The concept was for pieces of glass in many colors to emulate the motion of waves suspended in time and space. The colors would be taken from those of the water just beyond Opal Sands.

They decided to use only circles, "pragmatic and aesthetic," Aeling said, in concentric sizes and connected to each other. Aeling began working on a physical model to 1-inch scale. The glass circles, mounted in metal rings, would be arranged to suggest the up-and-down motion of waves. Still wanted them placed on the diagonal because "waves don't come in straight," he said. Several versions later, Aeling thought he had the movement captured. They shifted from metal rings with straight edges to curved ones.

"You can do all sorts of things with connections (on a curved surface) and there's more contact surface for welding," Aeling said. "It wasn't necessary to overlap them. We could change the angles and the undulation added strength." And it better mimicked waves.

Still and Aeling had already been flown to Chicago to select glass from what Still called "the biggest supplier I have ever seen." Four hundred circles were cut for the metal rings, which ranged in size from 3 to 27 inches.

The weight was calculated at several thousand pounds to determine the number of hang points needed to hold it. Aeling said they had to get those estimates close because the construction crew had to open up the cast concrete ceiling and insert metal struts for the hang points before the sculpture was tested and constructed.

He built a life-size model of a portion of it, without the glass, enlisted a structural engineer to help, stood on it, and it passed the hang-point test. The already installed struts would hold its weight.

"Normally we would have done it on a computer, but we didn't have the time," Aeling said. The resort would open in February and they wanted it installed by then.

"This was all blowing my mind," Still said of the precision with which Aeling worked, using of necessity what was essentially an intuitive process.

The call of the ocean

While the sculpture was being created, Still was also working on his painting. Its length would be 48 inches and, as with most of his paintings, it would have meanings beyond its lovely surfaces.

"It's a foreshortened map of Florida," Still said, with swirls of water representing the Keys and Lake Okeechobee, the Clearwater Beach pier representing the Florida Panhandle. Among those standing on it are members of the Walsh family.
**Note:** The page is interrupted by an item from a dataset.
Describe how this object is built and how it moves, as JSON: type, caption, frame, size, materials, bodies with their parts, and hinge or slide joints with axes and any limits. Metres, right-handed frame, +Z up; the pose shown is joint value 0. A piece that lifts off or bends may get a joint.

A sand bucket is placed at water's edge to mark Delray Beach, where Ocean Properties has its headquarters.

Aeling collaborated with artist Carrie Jadus to create a large sculpture of a fish to hang at the entrance to Sea Guini, the resort's restaurant. Still, always obsessed with details, ordered a taxidermied grouper so it would be anatomically correct. Jadus designed a fish made of smaller metal fish through which changing colors from LED lights are visible.

"That was a tough sell (to the owners)," Still said. "A fish made of fish."
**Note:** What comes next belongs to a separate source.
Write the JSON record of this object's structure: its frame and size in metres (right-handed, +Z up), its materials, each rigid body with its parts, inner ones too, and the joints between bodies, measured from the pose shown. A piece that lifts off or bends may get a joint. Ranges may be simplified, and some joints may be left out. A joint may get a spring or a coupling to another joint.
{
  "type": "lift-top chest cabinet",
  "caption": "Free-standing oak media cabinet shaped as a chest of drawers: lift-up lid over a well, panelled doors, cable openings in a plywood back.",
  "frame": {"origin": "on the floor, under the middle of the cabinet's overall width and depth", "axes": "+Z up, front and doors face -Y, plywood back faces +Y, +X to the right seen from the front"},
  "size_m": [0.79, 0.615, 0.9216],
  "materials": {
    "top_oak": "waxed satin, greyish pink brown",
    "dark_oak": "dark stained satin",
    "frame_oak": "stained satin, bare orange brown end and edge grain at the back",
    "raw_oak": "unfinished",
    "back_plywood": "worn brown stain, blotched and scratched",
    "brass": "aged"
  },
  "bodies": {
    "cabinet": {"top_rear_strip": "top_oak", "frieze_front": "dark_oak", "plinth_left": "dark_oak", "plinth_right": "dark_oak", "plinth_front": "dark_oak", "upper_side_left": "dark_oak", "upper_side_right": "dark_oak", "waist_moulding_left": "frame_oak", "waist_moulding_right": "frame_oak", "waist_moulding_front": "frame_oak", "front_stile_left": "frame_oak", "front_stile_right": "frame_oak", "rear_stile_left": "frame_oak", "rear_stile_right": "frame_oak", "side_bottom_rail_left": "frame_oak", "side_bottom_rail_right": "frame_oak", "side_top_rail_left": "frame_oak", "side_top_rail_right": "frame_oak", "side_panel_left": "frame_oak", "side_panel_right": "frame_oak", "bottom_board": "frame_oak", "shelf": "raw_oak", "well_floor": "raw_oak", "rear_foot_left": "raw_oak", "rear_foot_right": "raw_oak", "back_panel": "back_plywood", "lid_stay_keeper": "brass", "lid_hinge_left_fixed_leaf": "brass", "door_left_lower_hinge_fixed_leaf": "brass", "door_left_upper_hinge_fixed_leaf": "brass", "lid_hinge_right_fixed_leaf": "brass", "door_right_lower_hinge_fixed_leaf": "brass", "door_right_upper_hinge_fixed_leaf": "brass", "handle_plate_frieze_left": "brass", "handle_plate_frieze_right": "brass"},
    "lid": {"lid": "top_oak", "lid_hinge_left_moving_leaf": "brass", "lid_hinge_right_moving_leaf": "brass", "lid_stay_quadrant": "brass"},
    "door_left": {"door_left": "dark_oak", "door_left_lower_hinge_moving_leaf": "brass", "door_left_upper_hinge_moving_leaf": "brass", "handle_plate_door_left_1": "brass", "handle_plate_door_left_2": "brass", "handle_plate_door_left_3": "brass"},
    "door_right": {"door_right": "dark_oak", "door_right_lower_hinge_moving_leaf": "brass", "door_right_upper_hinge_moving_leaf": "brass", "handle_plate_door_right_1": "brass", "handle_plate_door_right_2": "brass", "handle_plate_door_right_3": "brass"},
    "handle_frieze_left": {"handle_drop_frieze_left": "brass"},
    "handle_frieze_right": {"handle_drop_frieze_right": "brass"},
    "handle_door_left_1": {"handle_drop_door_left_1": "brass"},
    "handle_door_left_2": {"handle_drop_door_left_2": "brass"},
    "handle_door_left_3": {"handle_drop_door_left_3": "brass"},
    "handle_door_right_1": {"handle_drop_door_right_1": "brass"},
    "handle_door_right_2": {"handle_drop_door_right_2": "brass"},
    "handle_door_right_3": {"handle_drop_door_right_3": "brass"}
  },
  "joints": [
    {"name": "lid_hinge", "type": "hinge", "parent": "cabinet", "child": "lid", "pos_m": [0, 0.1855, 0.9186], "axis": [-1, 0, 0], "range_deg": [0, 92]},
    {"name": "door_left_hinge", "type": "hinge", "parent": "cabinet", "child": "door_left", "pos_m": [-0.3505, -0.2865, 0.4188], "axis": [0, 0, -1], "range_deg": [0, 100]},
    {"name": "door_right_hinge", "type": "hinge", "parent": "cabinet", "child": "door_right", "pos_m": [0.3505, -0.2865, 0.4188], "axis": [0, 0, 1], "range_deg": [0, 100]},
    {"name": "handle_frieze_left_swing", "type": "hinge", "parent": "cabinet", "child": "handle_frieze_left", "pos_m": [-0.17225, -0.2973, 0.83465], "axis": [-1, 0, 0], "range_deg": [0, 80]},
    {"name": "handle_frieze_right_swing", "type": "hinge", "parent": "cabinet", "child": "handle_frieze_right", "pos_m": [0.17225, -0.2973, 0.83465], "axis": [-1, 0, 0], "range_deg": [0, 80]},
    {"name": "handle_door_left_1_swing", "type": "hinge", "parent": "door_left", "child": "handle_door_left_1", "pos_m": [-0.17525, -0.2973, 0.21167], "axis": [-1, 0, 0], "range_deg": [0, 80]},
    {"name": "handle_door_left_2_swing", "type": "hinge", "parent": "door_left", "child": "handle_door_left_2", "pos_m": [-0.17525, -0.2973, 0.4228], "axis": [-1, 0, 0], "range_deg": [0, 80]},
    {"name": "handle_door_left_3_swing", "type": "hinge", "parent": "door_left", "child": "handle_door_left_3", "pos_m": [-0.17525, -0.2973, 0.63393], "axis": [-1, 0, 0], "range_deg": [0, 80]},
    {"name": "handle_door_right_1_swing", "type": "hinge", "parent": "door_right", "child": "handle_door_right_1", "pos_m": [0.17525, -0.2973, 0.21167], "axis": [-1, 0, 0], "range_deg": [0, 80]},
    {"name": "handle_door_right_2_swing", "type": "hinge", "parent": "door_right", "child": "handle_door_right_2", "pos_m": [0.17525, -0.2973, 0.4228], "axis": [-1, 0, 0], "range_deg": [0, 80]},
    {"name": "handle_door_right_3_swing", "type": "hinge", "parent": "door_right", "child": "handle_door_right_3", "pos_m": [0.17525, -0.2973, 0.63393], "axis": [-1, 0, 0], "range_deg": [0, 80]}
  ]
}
The plan was to suspend it. Still wanted it mounted, as one would a real stuffed fish, so he had a frame made of recovered wood in a pattern similar to what he calls the "Mondrian-type windows" in the lobby.

Another lobby area needed something. Still thought a vessel by acclaimed glass artist Duncan McClellan, also based in St. Petersburg, would be perfect. He and Mark Walsh visited McClellan's studio, thinking they would purchase an existing piece and be done.
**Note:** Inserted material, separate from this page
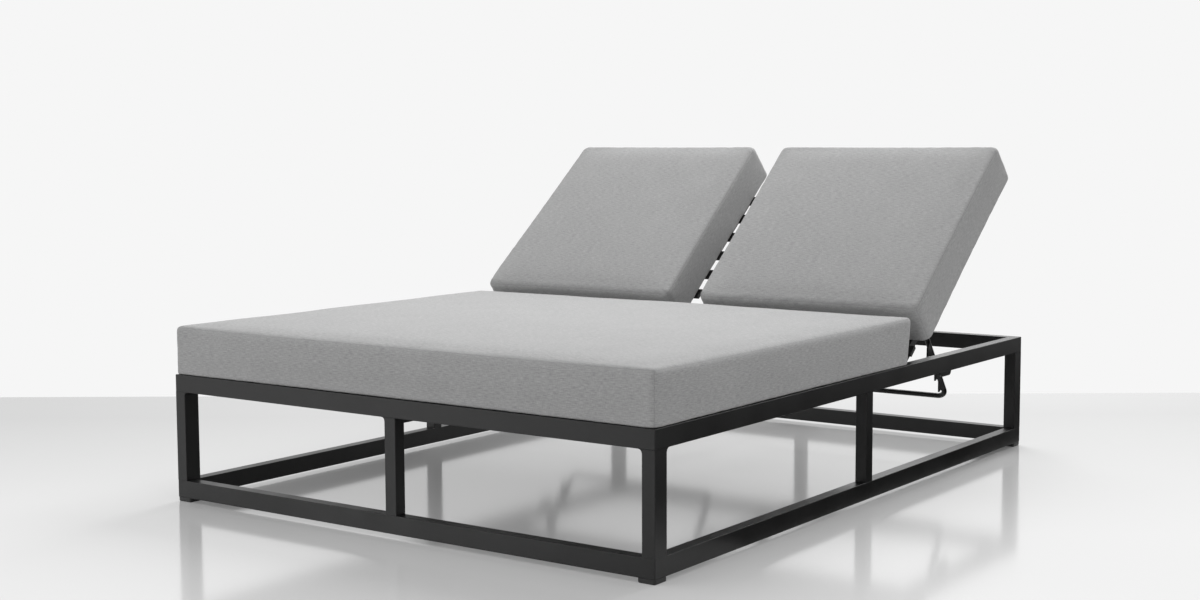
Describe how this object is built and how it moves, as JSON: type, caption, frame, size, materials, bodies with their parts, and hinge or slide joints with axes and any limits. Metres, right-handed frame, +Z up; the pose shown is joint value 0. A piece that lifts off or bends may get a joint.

But, Still said, Walsh asked if he could do a new one relating to the resort and McClellan said of course. It would be an etching of an underwater scene that would connect visually to the nearby Jadus-Aeling sculpture. Mariel Bass, another glass artist, was commissioned to create a cast-glass stopper.

The obvious choice for its display would be a simple shelf or case. Detail-driven Still wanted more.

"I said I'd really like to do an egg in the wall," Still said. "Mark (Walsh) said it was a really cool idea and asked, how do we do that. I said, 'We'll ask Mark (Aeling).' "

Aeling designed an ovoid niche that would be fitted into the wall. He and his team built a hand-cranked custom blade to sweep plaster onto the form — a centuries-old technique — that would create a perfectly even layer so there would be no distortions on the surface when the vessel was lit.

Still brought in master artisan Istvan Torok, who also resides in the Tampa Bay area, a specialist in Marmorino plaster, which became popular during the Italian Renaissance, especially in Venice. He created surface effects on several walls in the lobby.

Still credits the open minds and generosity of the Walshes and their designer, Michelle Mauricio, with the cohesiveness of the project.

Usually, he said, "You bring a designer an idea and they're sort of dismissive. She never was. She helped."

"Budgets are necessary and important," Aeling said, "but the driving force here was creativity, not the budget."

"There was a comfort level," Mark Walsh said. "They really cared. The details feel almost effortless. As an owner, the experience was great. We want to do more (with other new projects)."

Still has a few more loose ends and tweaks to deal with at Opal Sands, but his goal has been accomplished.

"You arrive and you see and hear the fountain, which is a means of separating you from the mainland," Still said, "then the sculpture, which is the waves coming onto the beach, then the beach itself in the painting. Duncan's vessel is about the life beneath the water. So is the fish sculpture. Together they capture the entire experience."